We take no pleasure in the duty we have had to perform, for no man is all good or all bad. The record on which this decision is based came from the petitioner himself, who presently enjoys good repute among his teachers, his fellow students and associates and in his synagogue. But our obligation to the bar of this state knows no compromise. Petitioner has sought an office difficult to obtain and difficult to serve. The oath required of attorneys in New Mexico, based upon § 18-1-9, 1953 Comp., reads as follows:
"I will support the Constitution of the United States and the Constitution of the State of New Mexico;
"I will maintain the respect due to Courts of Justice and judicial officers;
"I will not counsel or maintain any suit or proceeding which shall appear to me to be unjust, nor any defense except such as I believe to be honestly debatable under the law of the land;
"I will employ for the purpose of maintaining the causes confided to me such means only as (are) consistent with truth and honor, and will never seek to mislead the judge or jury by any artifice or false statement of fact or law;
"I will maintain the confidence and preserve inviolate the secrets of my cli ent, and will accept no compensation in connection with his business except from him or with his knowledge and approval ;
"I will abstain from all offensive personalty, and advance no fact prejudicial to the honor or reputation of a party or witness unless required by the justice of the cause with which I am charged ;
"I will never reject from any consideration personal to myself the cause of the defenseless or oppressed, or delay any man's cause for lucre or malice." Rules Governing Admission to the Bar, rule 5, 1953 Comp, following section 18-1-8.

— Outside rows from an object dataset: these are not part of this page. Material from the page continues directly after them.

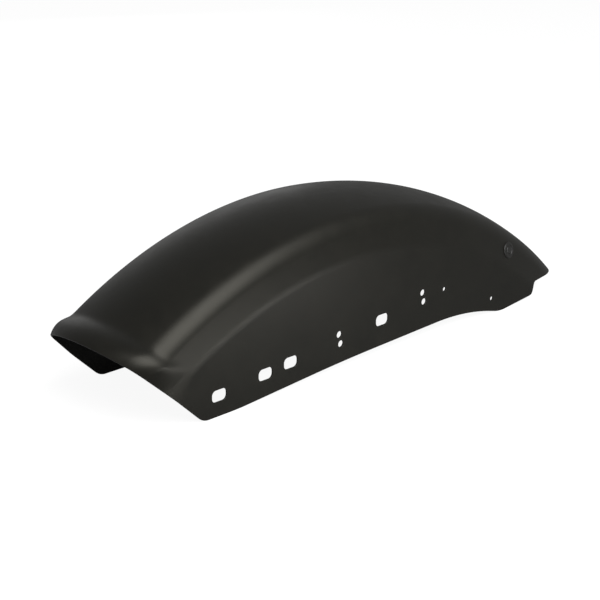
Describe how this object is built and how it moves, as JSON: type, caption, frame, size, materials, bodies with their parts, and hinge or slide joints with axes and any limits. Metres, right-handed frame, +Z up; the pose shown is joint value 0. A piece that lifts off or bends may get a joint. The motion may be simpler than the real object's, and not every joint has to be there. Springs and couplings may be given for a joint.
{
  "type": "motorcycle rear fender",
  "caption": "Pressed steel rear fender with a crowned arc, rounded shoulders, flat slotted skirts, a flared rear lip and a notched front end.",
  "frame": {"origin": "on the ground under the middle of the fender, which stands on the low corners of its skirts", "axes": "+X forward from the rear lip to the notched front end, +Y to the left skirt, +Z up"},
  "size_m": [0.7606, 0.1842, 0.192],
  "materials": {
    "coated_steel": "satin black primer",
    "plug": "satin dark grey"
  },
  "bodies": {
    "root": {"fender": "coated_steel", "plug_left": "plug", "plug_right": "plug"}
  },
  "joints": []
}
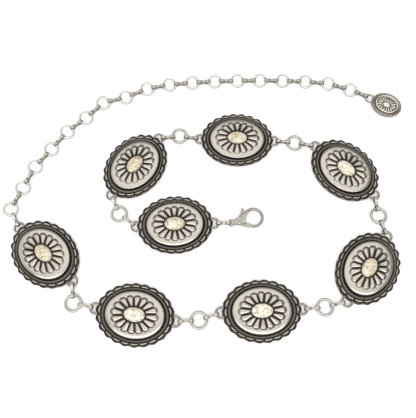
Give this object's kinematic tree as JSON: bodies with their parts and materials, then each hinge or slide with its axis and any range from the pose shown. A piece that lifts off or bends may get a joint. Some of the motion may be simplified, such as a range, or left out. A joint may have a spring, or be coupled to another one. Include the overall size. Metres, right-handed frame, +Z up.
{
  "type": "concho chain belt",
  "caption": "Chain belt of oval scalloped metal conchos set with cream stones, joined by folded links and rings, with a lobster clasp and an extension chain ending in an oval pendant.",
  "frame": {"origin": "middle of the laid belt's box, on the table that the backs rest on", "axes": "+Z up from the table; the belt lies flat in X and Y as laid out, with the extension chain on the +Y side and the clasp's hook opening towards -Y"},
  "size_m": [0.2726, 0.189, 0.0082],
  "materials": {
    "antique_silver": "antiqued silver plate, satin with darkened recesses",
    "cream_stone": "polished cream stone with tan veins",
    "chain_silver": "bright silver plate",
    "satin_nickel": "satin nickel plate"
  },
  "bodies": {
    "belt": {"clasp_body": "satin_nickel", "clasp_link": "chain_silver", "concho_1": "antique_silver", "concho_2": "antique_silver", "concho_3": "antique_silver", "concho_4": "antique_silver", "concho_5": "antique_silver", "concho_6": "antique_silver", "concho_7": "antique_silver", "concho_8": "antique_silver", "end_pendant": "antique_silver", "extension_chain": "chain_silver", "link_1a": "chain_silver", "link_1b": "chain_silver", "link_2a": "chain_silver", "link_2b": "chain_silver", "link_3a": "chain_silver", "link_3b": "chain_silver", "link_4a": "chain_silver", "link_4b": "chain_silver", "link_5a": "chain_silver", "link_5b": "chain_silver", "link_6a": "chain_silver", "link_6b": "chain_silver", "link_7a": "chain_silver", "link_7b": "chain_silver", "ring_1": "chain_silver", "ring_2": "chain_silver", "ring_3": "chain_silver", "ring_4": "chain_silver", "ring_5": "chain_silver", "ring_6": "chain_silver", "ring_7": "chain_silver", "stone_1": "cream_stone", "stone_2": "cream_stone", "stone_3": "cream_stone", "stone_4": "cream_stone", "stone_5": "cream_stone", "stone_6": "cream_stone", "stone_7": "cream_stone", "stone_8": "cream_stone"},
    "lever": {"clasp_lever": "satin_nickel"}
  },
  "joints": [
    {"name": "lever_hinge", "type": "hinge", "parent": "belt", "child": "lever", "pos_m": [0.0204, -0.01567, 0.00175], "axis": [0, 0, 1], "range_deg": [0, 20], "stiffness_Nm_per_rad": 0.02, "springref_deg": -5.73}
  ]
}
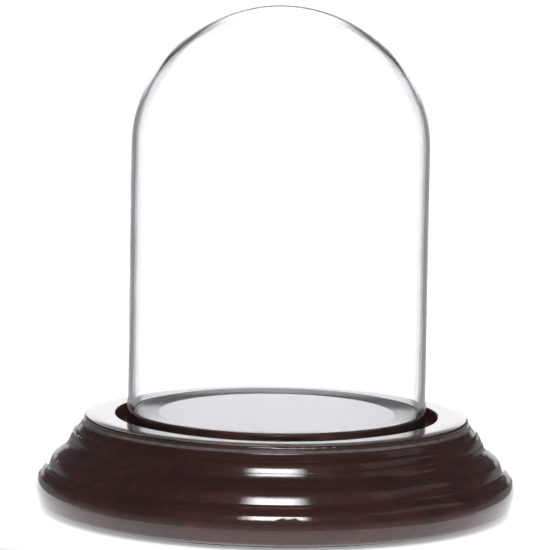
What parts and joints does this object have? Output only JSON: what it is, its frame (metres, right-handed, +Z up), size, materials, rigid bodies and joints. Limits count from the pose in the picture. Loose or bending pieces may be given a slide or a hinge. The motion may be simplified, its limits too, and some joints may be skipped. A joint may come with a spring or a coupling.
{
  "type": "bell jar dome",
  "caption": "Round-topped glass bell jar standing in the ring groove of a turned, lacquered wooden base with a dished display platform; the dome lifts off.",
  "frame": {"origin": "centre of the underside of the felt pad, on the surface the base stands on", "axes": "+Z up along the axis of the dome and the base; X and Y are alike, because every piece is round"},
  "size_m": [0.1606, 0.1606, 0.1696],
  "materials": {
    "lacquered_wood": "dark reddish-brown stain under gloss lacquer",
    "lacquered_wood_platform": "dark reddish-brown stain under gloss lacquer",
    "clear_glass": "clear, blown, fire-polished rim",
    "felt": "pressed felt"
  },
  "bodies": {
    "base": {"turned_base": "lacquered_wood", "display_platform": "lacquered_wood_platform", "felt_pad": "felt"},
    "dome": {"glass_dome": "clear_glass"}
  },
  "joints": [
    {"name": "dome_lift", "type": "slide", "parent": "base", "child": "dome", "axis": [0, 0, 1], "range_m": [0, 0.15]}
  ]
}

To hold otherwise than we do, we would have to state that the petitioner has proved to us that he is a man of good moral character for the purpose of being given the office of attorney. We do not hold this conviction. Accordingly, it must be ruled that petitioner's application to take the bar examination of the State of New Mexico is denied.
It is so ordered.
COMPTON, C. J.i and LUJAN and SADLER, JJ., concur.
KIKER, J., to file dissenting opinion at later date.